I know from experience what it takes to build trust in a global industry regarded with suspicion or even hostility. The fossil fuel industry comes into the climate change debate with a reputation at least as badly damaged as the mining industry.

Hence my conclusion that the establishment of the Energy Transition Commission in its current form is ill-advised. It faces a far more difficult challenge than the mining industry. The fossil fuel industry is already seen by many as working to minimise the collision between its future and the maintenance of a safe climate.

Without the kind of integrity safeguards described above, or some equally credible alternative, the findings of the Commission will not, and should not, command public confidence. This will reduce their impact on the wide range of decision makers involved in bringing about the energy transition.
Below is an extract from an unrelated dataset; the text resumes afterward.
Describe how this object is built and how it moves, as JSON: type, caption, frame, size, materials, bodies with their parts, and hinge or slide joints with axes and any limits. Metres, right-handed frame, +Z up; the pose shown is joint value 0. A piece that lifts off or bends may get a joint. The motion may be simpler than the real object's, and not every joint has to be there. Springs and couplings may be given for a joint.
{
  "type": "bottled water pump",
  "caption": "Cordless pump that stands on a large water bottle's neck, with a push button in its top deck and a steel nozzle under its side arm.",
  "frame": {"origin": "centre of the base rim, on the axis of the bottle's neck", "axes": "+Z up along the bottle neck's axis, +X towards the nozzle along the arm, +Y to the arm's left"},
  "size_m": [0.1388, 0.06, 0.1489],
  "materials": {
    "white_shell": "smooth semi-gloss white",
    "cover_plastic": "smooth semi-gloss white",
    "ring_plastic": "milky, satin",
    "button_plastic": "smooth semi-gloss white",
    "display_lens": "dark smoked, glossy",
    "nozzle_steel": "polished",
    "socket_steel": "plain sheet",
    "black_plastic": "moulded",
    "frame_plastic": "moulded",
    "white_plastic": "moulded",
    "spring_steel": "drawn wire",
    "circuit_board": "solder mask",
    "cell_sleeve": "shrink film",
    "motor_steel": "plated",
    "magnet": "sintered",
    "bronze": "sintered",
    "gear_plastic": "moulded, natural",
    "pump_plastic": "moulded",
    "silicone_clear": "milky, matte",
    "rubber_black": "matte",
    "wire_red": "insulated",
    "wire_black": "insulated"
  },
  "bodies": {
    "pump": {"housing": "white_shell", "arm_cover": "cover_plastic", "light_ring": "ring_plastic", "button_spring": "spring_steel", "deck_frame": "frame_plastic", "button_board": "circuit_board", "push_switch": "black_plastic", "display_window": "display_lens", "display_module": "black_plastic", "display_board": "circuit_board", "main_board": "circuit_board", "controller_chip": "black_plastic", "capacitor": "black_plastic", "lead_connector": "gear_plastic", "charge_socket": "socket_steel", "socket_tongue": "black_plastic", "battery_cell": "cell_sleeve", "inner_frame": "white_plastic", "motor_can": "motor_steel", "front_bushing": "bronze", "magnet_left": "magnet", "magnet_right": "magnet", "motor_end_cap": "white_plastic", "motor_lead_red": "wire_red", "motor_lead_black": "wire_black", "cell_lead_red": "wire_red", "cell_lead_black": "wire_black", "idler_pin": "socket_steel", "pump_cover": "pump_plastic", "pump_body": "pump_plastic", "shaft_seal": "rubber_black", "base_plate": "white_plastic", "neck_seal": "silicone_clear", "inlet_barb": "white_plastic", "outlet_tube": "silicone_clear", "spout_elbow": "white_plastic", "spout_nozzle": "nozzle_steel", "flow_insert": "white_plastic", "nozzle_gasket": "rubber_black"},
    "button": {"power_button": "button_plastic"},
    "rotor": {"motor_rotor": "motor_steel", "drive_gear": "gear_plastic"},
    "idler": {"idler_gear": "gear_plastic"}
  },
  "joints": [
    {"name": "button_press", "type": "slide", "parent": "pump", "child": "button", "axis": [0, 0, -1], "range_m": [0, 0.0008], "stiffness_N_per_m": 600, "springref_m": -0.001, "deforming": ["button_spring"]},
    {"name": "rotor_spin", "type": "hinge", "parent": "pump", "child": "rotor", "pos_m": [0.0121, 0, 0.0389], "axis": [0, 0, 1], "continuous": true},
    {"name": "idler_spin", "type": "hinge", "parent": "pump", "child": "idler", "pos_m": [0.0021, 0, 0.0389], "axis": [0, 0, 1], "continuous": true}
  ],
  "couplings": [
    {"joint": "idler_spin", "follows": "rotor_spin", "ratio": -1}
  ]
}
The Commissioners have invested their personal reputations in this project. If it fails the integrity test those reputations will be damaged. Furthermore, there is a risk that the Commission’s work will be seen as an industry public relations campaign rather than a serious effort to play a part in tackling the most urgent problem facing the whole of humanity.

It is not too late to redeem the Commission. The magnitude and urgency of keeping the climate safe to permit development badly needs initiatives of this ambition. As now constructed it lacks sufficient integrity to make a positive contribution.

Indeed, there is a real risk that it will be widely seen as an industry inspired effort to muddy the waters. The first meeting of the Commission will be an opportunity to remedy its defects. Whether it is taken will say much about the founders intent.

[1] This was the Mining Minerals and Sustainable Development Project whose report, Breaking New Ground, and further details of how the project was organised can be found on the IIED website at www.iied.org/mining-minerals-sustainable-development-mmsd

[2] The details of how the governance structure was established and worked can be found in the website cited in the above footnote.